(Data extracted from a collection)
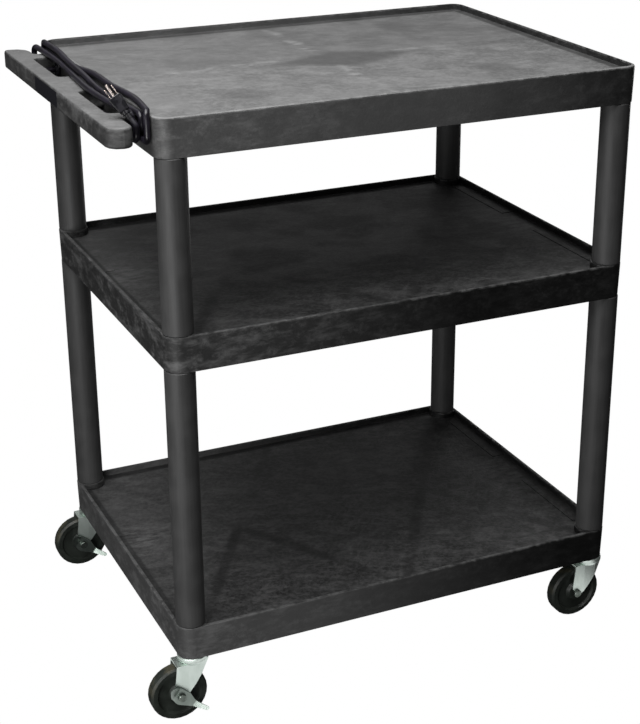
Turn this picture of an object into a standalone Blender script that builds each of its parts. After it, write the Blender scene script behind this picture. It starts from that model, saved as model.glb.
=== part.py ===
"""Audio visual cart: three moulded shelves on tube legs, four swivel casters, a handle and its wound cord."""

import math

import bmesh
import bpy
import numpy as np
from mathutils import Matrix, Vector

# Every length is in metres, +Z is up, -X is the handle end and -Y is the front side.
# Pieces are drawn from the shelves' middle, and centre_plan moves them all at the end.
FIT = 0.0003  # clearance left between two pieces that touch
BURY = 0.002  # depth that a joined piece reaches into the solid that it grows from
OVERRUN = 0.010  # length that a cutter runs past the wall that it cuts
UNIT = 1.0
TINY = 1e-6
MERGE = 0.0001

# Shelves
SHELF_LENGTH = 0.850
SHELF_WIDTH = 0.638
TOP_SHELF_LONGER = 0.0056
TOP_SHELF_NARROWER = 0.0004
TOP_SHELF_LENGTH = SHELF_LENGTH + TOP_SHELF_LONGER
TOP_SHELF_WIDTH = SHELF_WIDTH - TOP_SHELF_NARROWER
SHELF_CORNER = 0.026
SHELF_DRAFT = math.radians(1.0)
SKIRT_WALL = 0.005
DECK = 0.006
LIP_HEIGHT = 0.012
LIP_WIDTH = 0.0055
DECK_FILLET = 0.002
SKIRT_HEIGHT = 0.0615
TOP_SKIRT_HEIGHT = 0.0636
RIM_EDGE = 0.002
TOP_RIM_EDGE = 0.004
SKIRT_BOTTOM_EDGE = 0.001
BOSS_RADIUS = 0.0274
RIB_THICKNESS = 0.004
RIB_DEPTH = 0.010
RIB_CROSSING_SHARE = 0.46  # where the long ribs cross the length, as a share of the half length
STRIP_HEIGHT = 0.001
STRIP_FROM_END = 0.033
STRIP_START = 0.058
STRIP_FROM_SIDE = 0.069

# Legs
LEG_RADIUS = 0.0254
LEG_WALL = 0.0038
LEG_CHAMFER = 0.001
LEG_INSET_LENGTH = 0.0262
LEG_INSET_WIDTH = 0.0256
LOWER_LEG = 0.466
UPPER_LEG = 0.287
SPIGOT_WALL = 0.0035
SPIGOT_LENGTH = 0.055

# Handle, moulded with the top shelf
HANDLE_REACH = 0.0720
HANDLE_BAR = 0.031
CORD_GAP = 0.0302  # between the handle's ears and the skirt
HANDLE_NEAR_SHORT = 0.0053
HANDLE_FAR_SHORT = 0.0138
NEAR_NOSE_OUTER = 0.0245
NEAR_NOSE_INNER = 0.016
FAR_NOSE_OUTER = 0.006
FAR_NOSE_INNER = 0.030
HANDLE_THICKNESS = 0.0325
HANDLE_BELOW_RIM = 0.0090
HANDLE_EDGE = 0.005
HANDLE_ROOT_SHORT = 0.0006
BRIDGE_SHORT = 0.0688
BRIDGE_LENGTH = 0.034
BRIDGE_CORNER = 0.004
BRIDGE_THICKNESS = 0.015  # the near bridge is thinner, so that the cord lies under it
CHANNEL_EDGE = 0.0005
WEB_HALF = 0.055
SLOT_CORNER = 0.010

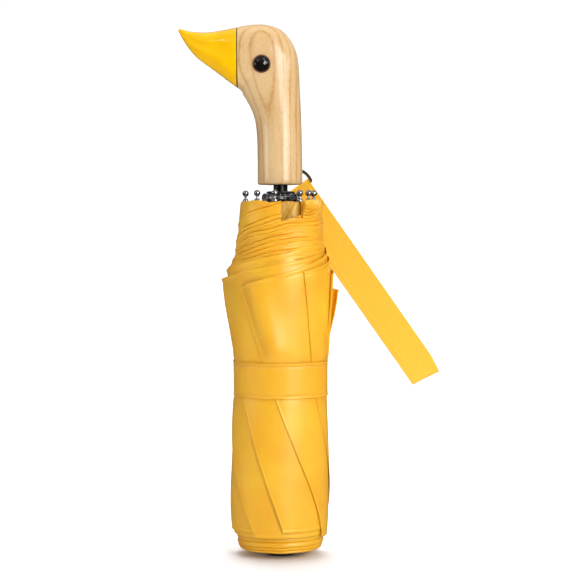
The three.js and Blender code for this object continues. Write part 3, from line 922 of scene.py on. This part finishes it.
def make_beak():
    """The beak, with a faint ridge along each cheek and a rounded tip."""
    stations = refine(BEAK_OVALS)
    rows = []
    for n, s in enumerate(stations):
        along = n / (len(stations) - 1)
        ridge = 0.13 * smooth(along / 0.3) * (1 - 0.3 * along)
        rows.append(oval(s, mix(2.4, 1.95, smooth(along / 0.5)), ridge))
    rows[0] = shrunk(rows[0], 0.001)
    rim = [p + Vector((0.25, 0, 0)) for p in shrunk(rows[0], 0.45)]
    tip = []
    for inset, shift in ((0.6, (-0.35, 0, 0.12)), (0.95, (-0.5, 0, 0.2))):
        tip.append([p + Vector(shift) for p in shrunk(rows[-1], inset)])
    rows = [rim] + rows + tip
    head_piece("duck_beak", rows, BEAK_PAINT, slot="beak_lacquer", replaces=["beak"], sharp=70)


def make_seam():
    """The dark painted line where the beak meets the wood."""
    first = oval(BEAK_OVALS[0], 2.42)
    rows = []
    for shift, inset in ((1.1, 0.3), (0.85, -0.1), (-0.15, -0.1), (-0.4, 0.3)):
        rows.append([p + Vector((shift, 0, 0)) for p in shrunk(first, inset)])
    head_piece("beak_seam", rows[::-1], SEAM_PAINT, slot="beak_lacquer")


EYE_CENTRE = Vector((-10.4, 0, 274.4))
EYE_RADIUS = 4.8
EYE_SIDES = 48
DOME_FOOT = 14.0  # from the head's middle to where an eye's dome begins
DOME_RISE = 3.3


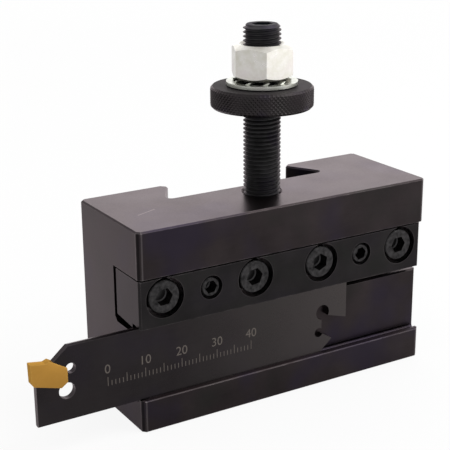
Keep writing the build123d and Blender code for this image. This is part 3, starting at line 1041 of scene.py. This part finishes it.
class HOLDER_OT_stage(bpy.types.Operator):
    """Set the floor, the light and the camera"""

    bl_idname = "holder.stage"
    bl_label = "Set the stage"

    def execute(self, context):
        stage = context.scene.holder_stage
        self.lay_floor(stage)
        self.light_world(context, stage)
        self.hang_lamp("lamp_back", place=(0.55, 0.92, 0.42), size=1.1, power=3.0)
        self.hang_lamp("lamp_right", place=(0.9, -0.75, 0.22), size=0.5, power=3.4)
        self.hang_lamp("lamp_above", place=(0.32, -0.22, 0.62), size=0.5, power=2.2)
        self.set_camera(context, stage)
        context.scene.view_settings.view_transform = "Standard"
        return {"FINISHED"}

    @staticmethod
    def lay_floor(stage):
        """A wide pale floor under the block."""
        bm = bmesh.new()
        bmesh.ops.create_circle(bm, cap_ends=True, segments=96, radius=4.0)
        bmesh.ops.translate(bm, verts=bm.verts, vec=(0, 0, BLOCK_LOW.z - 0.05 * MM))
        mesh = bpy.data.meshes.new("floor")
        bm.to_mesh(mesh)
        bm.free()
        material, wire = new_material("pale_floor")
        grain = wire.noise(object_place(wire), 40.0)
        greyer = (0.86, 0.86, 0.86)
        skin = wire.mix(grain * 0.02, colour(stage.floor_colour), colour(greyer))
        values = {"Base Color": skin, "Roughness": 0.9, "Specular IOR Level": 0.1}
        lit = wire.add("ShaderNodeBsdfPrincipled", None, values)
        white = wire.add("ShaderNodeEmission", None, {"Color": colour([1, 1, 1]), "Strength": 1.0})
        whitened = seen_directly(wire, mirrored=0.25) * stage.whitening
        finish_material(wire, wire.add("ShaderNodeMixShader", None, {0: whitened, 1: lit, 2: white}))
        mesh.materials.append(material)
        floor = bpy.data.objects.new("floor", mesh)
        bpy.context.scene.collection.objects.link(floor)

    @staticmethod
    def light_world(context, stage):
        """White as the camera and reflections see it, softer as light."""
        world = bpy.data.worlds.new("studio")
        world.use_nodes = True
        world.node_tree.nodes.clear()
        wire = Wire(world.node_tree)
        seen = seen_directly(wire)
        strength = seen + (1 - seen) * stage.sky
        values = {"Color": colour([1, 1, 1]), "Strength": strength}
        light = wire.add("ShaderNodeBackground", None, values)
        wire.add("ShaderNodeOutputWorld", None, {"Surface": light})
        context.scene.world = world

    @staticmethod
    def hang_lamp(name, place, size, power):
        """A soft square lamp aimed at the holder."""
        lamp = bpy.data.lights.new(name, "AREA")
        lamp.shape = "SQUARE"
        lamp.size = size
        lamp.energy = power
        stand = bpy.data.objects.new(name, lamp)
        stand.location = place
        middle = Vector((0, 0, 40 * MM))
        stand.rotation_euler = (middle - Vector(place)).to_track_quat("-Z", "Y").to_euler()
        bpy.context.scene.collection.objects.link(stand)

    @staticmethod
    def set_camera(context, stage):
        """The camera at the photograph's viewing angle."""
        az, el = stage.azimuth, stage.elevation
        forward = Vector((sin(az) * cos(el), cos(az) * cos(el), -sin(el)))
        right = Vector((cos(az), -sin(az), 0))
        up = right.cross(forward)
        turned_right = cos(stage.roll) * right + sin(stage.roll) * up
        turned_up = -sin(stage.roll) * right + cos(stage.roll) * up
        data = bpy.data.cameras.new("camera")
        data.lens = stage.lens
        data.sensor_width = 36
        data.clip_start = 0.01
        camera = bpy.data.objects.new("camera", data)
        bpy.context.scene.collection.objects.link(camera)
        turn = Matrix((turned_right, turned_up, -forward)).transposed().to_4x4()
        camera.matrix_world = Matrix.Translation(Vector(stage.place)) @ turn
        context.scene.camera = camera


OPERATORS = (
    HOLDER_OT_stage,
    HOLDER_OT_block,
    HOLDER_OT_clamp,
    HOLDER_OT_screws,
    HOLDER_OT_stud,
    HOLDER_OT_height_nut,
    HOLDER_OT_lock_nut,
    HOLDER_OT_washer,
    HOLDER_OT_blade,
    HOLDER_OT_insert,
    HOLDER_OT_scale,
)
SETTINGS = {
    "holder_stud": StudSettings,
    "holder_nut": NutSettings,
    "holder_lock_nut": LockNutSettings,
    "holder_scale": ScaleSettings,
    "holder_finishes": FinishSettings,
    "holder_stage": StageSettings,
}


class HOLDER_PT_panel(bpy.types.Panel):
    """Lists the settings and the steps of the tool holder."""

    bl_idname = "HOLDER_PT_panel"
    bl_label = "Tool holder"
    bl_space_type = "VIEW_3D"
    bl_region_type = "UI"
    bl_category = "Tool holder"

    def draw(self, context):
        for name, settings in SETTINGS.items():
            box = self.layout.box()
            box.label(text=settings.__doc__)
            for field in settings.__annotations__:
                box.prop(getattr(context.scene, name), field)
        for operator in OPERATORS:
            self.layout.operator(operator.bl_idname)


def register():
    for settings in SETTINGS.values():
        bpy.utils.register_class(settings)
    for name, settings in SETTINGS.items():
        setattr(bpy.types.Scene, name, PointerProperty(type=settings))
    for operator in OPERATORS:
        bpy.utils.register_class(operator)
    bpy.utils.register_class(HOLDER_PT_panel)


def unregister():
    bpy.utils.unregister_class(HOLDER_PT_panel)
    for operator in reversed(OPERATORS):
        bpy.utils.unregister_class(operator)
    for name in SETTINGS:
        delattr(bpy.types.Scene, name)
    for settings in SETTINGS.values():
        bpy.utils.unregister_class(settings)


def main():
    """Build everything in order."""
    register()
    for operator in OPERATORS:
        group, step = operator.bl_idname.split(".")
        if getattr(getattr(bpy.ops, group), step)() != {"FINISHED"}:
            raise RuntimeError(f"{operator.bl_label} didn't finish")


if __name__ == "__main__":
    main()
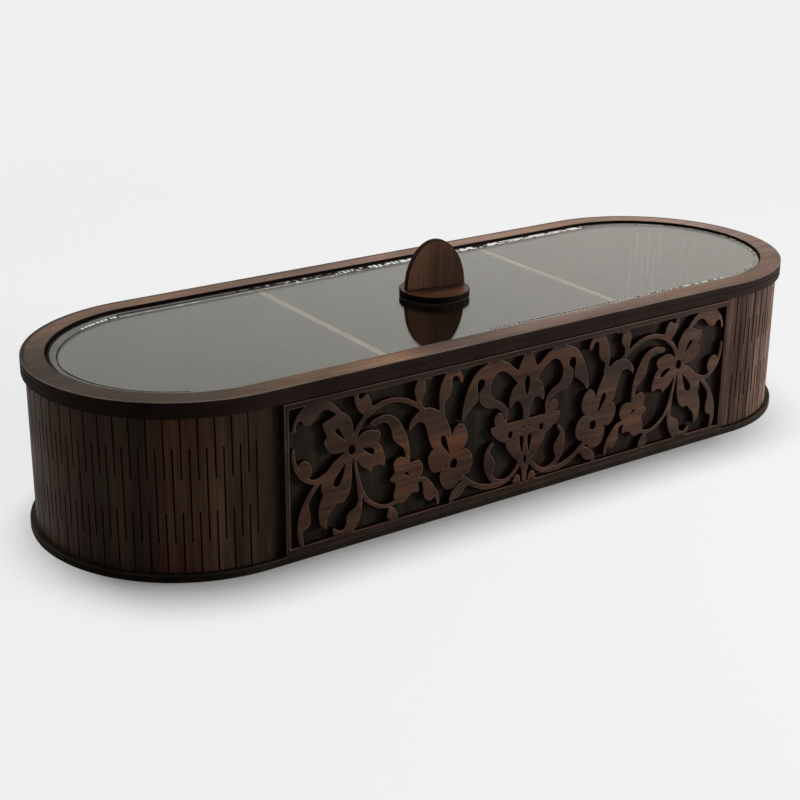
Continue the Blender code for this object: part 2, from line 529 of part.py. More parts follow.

**Set problem**
Look back at the data above. Transcribe exactly the lines starting at the line that contains "Keep writing the" and ending at the line that contains "the floor, the".

**Task result**
Keep writing the build123d and Blender code for this image. This is part 3, starting at line 1041 of scene.py. This part finishes it.
class HOLDER_OT_stage(bpy.types.Operator):
    """Set the floor, the light and the camera"""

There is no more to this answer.